What is clear to experienced investors is that any Spanish move to cut tariffs for existing projects would be disastrous for the sector in Europe. Banks have lent non-recourse finance to wind and solar projects on the basis that government tariffs are guaranteed for 10 or more years. If a major country ditched this commitment, the supply of debt would be under grave threat even in countries where such a move would be almost inconceivable, such as Germany. If debt dried up, then European governments could kiss goodbye to their chances of meeting 2020 renewable energy targets.
The probability is that the government of Jose Luis Zapatero is, in fact, engaged in the well-worn practice of expectations management. Put out a rumour about savage cuts, and hey presto the eventual harsh cuts seem almost gentle by comparison. In addition, Madrid must know that reneging on past commitments would likely trigger a wave of legal action against it from investors in existing projects.

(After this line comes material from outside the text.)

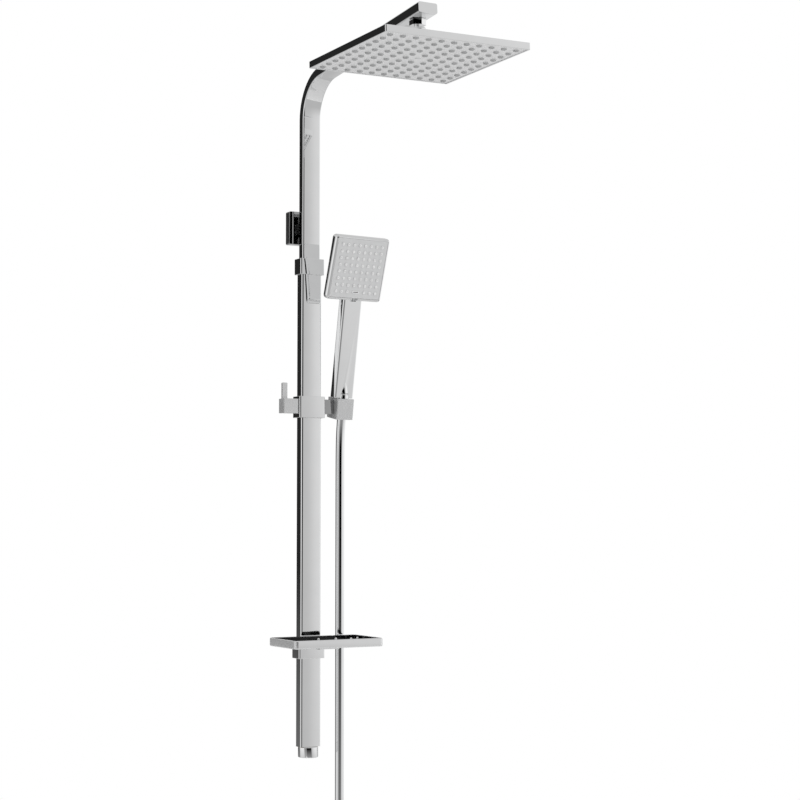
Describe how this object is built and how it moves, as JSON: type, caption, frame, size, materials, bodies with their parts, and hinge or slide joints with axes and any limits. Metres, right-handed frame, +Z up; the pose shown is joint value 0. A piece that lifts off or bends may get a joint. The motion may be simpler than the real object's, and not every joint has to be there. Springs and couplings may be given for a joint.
{
  "type": "rainfall shower column",
  "caption": "Chrome telescopic shower column with arched arm, square overhead rose, sliding square hand shower, hose and small shelf.",
  "frame": {"origin": "middle of the wall flange's back face", "axes": "+Z up along the column, +Y into the wall, +X to the right seen from the front"},
  "size_m": [0.2924, 0.5333, 1.6054],
  "materials": {
    "chrome": "mirror-polished chrome plate",
    "chromed_plastic": "chrome-plated plastic, mirror bright",
    "steel": "plain stainless",
    "brass": "machined brass, hidden inside",
    "seal_rubber": "matt black rubber",
    "dark_plastic": "matt dark acetal",
    "nozzle_field": "satin silver face with soft pale nozzles",
    "smoked_insert": "glossy near-black tray floor",
    "hose_skin": "smooth silver hose skin under clear sleeve"
  },
  "bodies": {
    "wall_and_riser": {"wall_flange": "chrome", "wall_base_plate": "steel", "wall_screw_left": "steel", "wall_screw_right": "steel", "flange_neck": "chrome", "flange_grub_screw": "steel", "riser_tube": "chrome", "arm_end_cap": "chrome", "arm_outlet_ball": "chrome", "telescope_gland": "brass", "gland_seal_upper": "seal_rubber", "gland_seal_lower": "seal_rubber"},
    "rose_cup": {"rose_ball_cup": "dark_plastic"},
    "rose_washer": {"rose_ball_washer": "seal_rubber"},
    "overhead_rose": {"rose_swivel_nut": "chrome", "rose_swivel_seat": "brass", "rose_filter_screen": "steel", "rose_shell": "chrome", "rose_gasket": "seal_rubber", "rose_backing_plate": "steel", "rose_nozzle_plate": "nozzle_field", "rose_centre_screw": "steel"},
    "column": {"lower_column": "chrome", "column_collar": "chrome", "collar_grub_screw": "steel", "column_end_insert": "brass"},
    "union_nut": {"column_union_nut": "chrome", "union_washer": "seal_rubber"},
    "slider": {"slider_sleeve": "chrome", "slider_liner": "dark_plastic", "holder_arm": "chrome", "holder_pivot_bolt": "steel", "brake_pad": "seal_rubber"},
    "lock": {"lock_hub": "chrome", "lock_lever": "chrome", "lock_spindle": "steel"},
    "holder": {"holder_block": "chrome"},
    "cone_nut": {"hose_cone_nut": "chrome", "cone_nut_washer": "seal_rubber"},
    "hand_shower": {"hand_shower_body": "chromed_plastic", "hand_nozzle_plate": "nozzle_field", "hand_badge": "chrome", "hand_backing_plate": "dark_plastic", "hand_inlet": "brass", "hand_water_tube": "dark_plastic", "hand_flow_limiter": "dark_plastic"},
    "hose": {"hose_tube": "hose_skin", "hose_hank": "hose_skin", "hank_tie": "seal_rubber", "hose_tail": "hose_skin"},
    "hose_nut": {"hose_end_nut": "chrome", "hose_end_washer": "seal_rubber"},
    "shelf": {"shelf_frame": "chrome", "shelf_clamp": "chrome", "shelf_clamp_liner": "dark_plastic", "shelf_grub_screw": "steel", "shelf_rivet_left": "steel", "shelf_rivet_right": "steel"},
    "shelf_floor": {"shelf_insert": "smoked_insert"}
  },
  "joints": [
    {"name": "rose_tilt_side", "type": "hinge", "parent": "wall_and_riser", "child": "rose_cup", "pos_m": [0, -0.408, 0.247], "axis": [1, 0, 0], "range_deg": [-8, 8]},
    {"name": "rose_tilt_front", "type": "hinge", "parent": "rose_cup", "child": "rose_washer", "pos_m": [0, -0.408, 0.247], "axis": [0, 1, 0], "range_deg": [-8, 8]},
    {"name": "rose_spin", "type": "hinge", "parent": "rose_washer", "child": "overhead_rose", "pos_m": [0, -0.408, 0.247], "axis": [0, 0, 1], "continuous": true},
    {"name": "column_telescope", "type": "slide", "parent": "wall_and_riser", "child": "column", "axis": [0, 0, 1], "range_m": [-0.11, 0.04]},
    {"name": "union_nut_spin", "type": "hinge", "parent": "column", "child": "union_nut", "pos_m": [0, -0.035, -0.887], "axis": [0, 0, 1], "continuous": true},
    {"name": "slider_height", "type": "slide", "parent": "column", "child": "slider", "axis": [0, 0, 1], "range_m": [-0.2, 0.15]},
    {"name": "lock_turn", "type": "hinge", "parent": "slider", "child": "lock", "pos_m": [-0.038, -0.0343, -0.3066], "axis": [1, 0, 0], "range_deg": [0, 90]},
    {"name": "holder_tilt", "type": "hinge", "parent": "slider", "child": "holder", "pos_m": [0.0426, -0.0343, -0.3066], "axis": [1, 0, 0], "range_deg": [-3, 25]},
    {"name": "hand_lift", "type": "slide", "parent": "holder", "child": "cone_nut", "axis": [0, -0.1702, 0.9854], "range_m": [0, 0.036]},
    {"name": "hand_swivel", "type": "hinge", "parent": "cone_nut", "child": "hand_shower", "pos_m": [0.0582, -0.04753, -0.29149], "axis": [0, -0.1702, 0.9854], "range_deg": [-15, 60]},
    {"name": "hose_hang", "type": "hinge", "parent": "cone_nut", "child": "hose", "pos_m": [0.0582, -0.0417, -0.3254], "axis": [1, 0, 0], "range_deg": [-25, 3], "deforming": ["hose_tube"]},
    {"name": "hose_nut_spin", "type": "hinge", "parent": "hose", "child": "hose_nut", "pos_m": [0.0582, -0.0209, -1.3034], "axis": [0, 0, 1], "continuous": true},
    {"name": "shelf_height", "type": "slide", "parent": "column", "child": "shelf", "axis": [0, 0, 1], "range_m": [-0.12, 0.1]},
    {"name": "shelf_floor_lift", "type": "slide", "parent": "shelf", "child": "shelf_floor", "axis": [0, 0, 1], "range_m": [0, 0.025]}
  ],
  "couplings": [
    {"joint": "hose_hang", "follows": "holder_tilt", "ratio": -1}
  ]
}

The agony over the Spanish decision has highlighted the wider issue of whether feed-in tariffs are the best device for bringing about renewable energy deployment. In this column last August, we cited the example of wind and solar tariff auctions in China as another alternative. Despite our humble questioning of feed-in tariffs, emerging economies such as Malaysia and Namibia are considering introducing them for new sectors and the UK’s just elected Conservative-led government may offer them for offshore wind as well as for the small-scale generation projects that have been eligible since last month.
However there has also been some movement the other way – in Latin America. Brazil, Argentina, Peru and Honduras are bucking the pressure from lobbyists to introduce feed-in tariffs and experimenting with tender-based (auction-based) processes. These have also been used in California and Canada. Tenders are more complex than feed-in tariffs, but the advantage is that they include a strong element of price discovery. The price achieved under tenders can be much lower than under a tariff scheme. In Brazil, for instance, the fixed tariff (Proinfa) scheme for wind – no longer available – offers a price of $141/MWh, fully 61% higher than the prices achieved during the recent auction of $81/MWh, which are highly competitive with gas-based power prices.

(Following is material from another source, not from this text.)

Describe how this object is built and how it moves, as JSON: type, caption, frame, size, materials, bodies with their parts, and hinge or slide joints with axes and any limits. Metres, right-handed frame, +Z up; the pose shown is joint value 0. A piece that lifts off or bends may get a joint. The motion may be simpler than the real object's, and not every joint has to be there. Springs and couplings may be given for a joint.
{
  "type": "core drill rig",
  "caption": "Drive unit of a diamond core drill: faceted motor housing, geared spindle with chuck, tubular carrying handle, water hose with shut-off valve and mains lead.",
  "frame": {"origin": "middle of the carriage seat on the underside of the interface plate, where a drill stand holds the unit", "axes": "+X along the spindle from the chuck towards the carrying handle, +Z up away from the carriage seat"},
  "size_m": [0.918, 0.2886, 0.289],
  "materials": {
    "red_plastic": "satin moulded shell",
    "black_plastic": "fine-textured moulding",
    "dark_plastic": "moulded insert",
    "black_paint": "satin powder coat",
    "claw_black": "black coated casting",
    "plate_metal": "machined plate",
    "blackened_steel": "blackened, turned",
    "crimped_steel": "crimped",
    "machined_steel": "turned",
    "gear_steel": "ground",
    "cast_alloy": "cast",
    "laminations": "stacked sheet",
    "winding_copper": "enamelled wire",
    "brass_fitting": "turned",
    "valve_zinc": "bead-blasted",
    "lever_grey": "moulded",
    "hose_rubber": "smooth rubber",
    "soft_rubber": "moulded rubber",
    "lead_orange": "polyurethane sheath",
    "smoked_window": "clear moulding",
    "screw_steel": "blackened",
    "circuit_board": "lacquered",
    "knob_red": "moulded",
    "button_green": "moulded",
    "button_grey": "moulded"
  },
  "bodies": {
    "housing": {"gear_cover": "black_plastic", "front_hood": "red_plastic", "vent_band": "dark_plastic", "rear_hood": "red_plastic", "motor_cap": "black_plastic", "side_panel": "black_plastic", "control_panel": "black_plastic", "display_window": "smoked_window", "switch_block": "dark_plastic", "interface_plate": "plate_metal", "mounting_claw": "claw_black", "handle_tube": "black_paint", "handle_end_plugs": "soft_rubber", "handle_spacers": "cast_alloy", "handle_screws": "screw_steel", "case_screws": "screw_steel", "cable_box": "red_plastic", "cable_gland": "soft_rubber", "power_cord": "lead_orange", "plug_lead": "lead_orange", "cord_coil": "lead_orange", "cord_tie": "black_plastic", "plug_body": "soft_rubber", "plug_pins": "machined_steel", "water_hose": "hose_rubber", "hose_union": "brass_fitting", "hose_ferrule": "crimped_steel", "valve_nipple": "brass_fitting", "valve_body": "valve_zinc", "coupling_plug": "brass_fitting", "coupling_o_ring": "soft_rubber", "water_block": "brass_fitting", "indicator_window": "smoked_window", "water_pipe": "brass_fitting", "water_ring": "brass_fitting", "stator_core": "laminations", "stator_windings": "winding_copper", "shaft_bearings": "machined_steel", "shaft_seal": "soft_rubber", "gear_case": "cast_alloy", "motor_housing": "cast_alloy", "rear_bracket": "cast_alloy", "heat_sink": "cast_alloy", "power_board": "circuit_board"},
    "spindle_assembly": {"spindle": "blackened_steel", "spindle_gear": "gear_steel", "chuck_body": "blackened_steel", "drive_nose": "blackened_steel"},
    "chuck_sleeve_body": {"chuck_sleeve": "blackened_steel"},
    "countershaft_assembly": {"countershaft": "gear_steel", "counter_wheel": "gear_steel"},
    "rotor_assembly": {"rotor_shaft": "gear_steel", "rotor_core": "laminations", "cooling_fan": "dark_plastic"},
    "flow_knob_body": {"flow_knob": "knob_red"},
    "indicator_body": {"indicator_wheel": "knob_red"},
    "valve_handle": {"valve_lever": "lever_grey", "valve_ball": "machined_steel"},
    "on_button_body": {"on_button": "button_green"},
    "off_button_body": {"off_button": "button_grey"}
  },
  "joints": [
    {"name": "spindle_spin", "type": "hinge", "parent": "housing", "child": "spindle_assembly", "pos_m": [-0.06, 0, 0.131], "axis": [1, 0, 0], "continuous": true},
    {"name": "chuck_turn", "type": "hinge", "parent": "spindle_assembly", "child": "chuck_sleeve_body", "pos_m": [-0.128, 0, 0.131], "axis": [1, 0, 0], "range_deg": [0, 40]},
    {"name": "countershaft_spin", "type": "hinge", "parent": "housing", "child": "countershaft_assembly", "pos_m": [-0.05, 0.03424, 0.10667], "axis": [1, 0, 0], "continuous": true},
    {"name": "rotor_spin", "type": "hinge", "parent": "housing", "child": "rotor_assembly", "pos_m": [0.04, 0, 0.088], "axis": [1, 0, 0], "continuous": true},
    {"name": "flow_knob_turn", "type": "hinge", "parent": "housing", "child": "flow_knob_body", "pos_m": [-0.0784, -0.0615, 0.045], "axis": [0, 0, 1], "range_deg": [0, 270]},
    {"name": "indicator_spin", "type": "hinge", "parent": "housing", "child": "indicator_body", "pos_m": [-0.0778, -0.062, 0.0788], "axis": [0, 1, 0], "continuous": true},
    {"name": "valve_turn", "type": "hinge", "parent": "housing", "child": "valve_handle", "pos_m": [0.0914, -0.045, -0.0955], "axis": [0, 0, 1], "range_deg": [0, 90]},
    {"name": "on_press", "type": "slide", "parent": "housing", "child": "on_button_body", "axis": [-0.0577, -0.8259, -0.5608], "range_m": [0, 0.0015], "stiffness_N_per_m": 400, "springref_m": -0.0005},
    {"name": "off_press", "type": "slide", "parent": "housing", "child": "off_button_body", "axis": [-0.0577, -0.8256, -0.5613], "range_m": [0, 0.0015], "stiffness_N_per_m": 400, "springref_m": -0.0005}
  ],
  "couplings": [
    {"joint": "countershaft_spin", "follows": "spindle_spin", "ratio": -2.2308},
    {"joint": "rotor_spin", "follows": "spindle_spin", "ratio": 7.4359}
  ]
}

In the past, tenders have often failed to deliver installed renewable energy capacity – often a utility will sign a contract with someone who has bid so low that they cannot complete the project at that price. The utility then shrugs its shoulders and tells the regulator it did its best. The new wave of Latin American tenders includes a penalty for non-delivery, which should focus the mind of the bidder, and that problem is also reduced by the provision of pre-permitted sites. Another problem that is often cited with tenders is that market participants “game” the system – colluding to refuse to bid or to place high bids.

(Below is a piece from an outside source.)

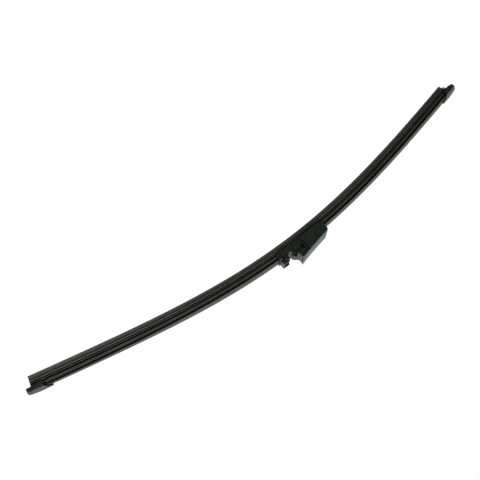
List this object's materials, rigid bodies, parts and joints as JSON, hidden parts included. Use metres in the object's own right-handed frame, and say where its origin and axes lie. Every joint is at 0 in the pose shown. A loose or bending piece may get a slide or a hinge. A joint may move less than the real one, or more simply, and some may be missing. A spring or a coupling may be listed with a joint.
{
  "type": "wiper blade",
  "caption": "Rear flat wiper blade: a bowed rubber strip on spring strips, with clip-on cover strips, end caps and a snap connector for the arm's cross pin.",
  "frame": {"origin": "axis of the seat for the arm's cross pin, in the middle of the connector", "axes": "+X along the blade, out of the connector's front; +Y along the pin; +Z away from the glass"},
  "size_m": [0.3971, 0.0146, 0.0498],
  "materials": {
    "wiping_rubber": "matt, coated wiping lip",
    "spring_steel": "dark coated",
    "cover_strip_rubber": "satin extruded",
    "end_cap_plastic": "fine-grained",
    "connector_plastic": "satin moulded",
    "cover_plastic": "fine-grained"
  },
  "bodies": {
    "root": {"wiper_rubber": "wiping_rubber", "spring_strip_front": "spring_steel", "spring_strip_back": "spring_steel", "cover_strip_left": "cover_strip_rubber", "cover_strip_right": "cover_strip_rubber", "end_cap_left": "end_cap_plastic", "end_cap_right": "end_cap_plastic", "connector_base": "connector_plastic", "pin_housing": "connector_plastic", "connector_cover": "cover_plastic"}
  },
  "joints": []
}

This is a problem that affects all government contracts – there are legal remedies, should any country be prepared to use them. Bloomberg New Energy Finance’s position is not that feed-in tariffs are worse than any other system, but equally nor are they de facto better. They can be made to work, as can renewable portfolio standards (combined with certificates or not), tenders, tax credits or other approaches. It may be possible to limit the cost to future taxpayers and electricity consumers by trimming feed-in tariffs more frequently than before, as seems to be happening in Germany and the Czech Republic. It might be possible to combine them with another mechanism such as a levy on developers’ excess returns.
The important thing is that, for the sake of reducing emissions from the energy sector while price gaps exist between renewable and fossil fuel power, the debate must go on.